### [Exercise brief]
Extract the lines between the ones holding "attach(piece, body)" and "top_bend = 0.190", inclusive, exactly as written and nothing more.

### [Dataset records]
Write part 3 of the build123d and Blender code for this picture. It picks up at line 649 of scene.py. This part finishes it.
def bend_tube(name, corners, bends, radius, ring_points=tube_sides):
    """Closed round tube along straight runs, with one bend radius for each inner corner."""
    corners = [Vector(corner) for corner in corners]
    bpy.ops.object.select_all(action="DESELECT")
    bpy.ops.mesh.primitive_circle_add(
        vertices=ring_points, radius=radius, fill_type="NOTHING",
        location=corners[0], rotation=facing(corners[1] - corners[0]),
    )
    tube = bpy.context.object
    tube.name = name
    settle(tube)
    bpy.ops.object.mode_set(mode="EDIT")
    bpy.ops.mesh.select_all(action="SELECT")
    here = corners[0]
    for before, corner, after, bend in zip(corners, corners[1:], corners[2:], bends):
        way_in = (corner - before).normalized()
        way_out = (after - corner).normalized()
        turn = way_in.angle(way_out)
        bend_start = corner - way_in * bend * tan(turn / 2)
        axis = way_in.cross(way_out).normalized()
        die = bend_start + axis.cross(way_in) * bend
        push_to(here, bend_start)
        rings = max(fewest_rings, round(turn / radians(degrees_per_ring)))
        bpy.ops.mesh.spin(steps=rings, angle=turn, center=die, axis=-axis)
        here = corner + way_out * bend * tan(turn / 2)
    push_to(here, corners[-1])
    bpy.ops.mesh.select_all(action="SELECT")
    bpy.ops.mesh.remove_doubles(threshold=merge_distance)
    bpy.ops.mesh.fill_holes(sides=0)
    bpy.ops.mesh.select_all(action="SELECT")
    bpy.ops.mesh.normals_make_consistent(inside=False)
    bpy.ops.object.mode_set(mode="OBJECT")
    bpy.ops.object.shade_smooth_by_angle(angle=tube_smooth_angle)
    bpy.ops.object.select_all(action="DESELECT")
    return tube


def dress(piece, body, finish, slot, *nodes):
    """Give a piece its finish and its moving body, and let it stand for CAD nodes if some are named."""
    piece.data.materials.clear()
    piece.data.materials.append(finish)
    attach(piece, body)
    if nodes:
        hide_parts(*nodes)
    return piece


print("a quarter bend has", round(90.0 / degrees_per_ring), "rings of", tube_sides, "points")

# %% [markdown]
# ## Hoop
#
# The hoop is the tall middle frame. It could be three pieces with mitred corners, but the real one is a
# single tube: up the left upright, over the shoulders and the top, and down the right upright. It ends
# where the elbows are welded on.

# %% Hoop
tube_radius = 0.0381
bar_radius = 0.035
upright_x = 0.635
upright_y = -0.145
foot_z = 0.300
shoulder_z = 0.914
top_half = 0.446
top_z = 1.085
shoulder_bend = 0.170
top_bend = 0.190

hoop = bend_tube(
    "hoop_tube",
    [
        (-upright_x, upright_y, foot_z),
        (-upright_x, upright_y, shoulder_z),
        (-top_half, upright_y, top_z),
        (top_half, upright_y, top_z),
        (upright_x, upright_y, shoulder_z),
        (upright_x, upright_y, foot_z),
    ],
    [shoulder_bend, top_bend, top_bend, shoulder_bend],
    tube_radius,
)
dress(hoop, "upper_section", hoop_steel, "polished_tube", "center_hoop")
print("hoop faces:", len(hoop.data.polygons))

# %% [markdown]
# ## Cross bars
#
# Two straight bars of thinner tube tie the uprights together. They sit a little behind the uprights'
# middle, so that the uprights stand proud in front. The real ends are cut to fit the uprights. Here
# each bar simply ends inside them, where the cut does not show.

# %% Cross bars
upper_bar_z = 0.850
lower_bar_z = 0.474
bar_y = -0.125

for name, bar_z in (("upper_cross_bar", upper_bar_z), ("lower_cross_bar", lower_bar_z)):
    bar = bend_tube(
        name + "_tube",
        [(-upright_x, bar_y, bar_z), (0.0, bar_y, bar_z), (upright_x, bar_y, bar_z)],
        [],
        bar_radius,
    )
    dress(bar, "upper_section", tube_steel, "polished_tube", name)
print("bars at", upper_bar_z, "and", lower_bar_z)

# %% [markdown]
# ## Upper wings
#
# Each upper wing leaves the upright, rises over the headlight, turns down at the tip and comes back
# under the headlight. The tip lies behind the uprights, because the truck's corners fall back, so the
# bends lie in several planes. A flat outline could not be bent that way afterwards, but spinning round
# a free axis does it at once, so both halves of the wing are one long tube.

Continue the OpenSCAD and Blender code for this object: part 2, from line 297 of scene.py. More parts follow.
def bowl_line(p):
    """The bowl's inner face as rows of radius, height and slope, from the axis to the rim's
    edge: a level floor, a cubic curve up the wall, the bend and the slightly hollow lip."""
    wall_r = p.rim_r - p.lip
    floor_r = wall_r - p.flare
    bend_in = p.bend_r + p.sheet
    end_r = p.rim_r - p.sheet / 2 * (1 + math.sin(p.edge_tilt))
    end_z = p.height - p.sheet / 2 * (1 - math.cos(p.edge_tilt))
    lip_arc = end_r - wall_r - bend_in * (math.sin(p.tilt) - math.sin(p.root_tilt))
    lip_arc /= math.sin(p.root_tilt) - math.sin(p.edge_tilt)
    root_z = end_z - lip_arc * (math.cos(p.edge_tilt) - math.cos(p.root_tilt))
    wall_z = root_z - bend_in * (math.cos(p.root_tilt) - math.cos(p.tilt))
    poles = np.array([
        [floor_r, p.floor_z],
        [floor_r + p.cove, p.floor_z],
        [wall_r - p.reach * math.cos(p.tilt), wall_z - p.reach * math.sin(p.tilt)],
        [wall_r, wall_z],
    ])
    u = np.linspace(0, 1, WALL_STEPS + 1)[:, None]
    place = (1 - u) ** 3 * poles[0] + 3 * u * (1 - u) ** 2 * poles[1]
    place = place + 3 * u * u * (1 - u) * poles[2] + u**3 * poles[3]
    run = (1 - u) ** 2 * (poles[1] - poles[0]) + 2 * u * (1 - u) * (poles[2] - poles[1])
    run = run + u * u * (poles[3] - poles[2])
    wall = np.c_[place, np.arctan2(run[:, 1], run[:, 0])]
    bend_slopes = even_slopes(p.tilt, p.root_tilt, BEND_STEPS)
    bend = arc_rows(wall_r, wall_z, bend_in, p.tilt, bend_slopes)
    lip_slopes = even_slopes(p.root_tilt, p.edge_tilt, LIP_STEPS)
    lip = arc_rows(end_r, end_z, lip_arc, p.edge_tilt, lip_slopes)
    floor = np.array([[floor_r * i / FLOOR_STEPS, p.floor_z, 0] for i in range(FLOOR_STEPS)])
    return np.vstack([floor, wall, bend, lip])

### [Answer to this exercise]
    attach(piece, body)
    if nodes:
        hide_parts(*nodes)
    return piece


print("a quarter bend has", round(90.0 / degrees_per_ring), "rings of", tube_sides, "points")

# %% [markdown]
# ## Hoop
#
# The hoop is the tall middle frame. It could be three pieces with mitred corners, but the real one is a
# single tube: up the left upright, over the shoulders and the top, and down the right upright. It ends
# where the elbows are welded on.

# %% Hoop
tube_radius = 0.0381
bar_radius = 0.035
upright_x = 0.635
upright_y = -0.145
foot_z = 0.300
shoulder_z = 0.914
top_half = 0.446
top_z = 1.085
shoulder_bend = 0.170
top_bend = 0.190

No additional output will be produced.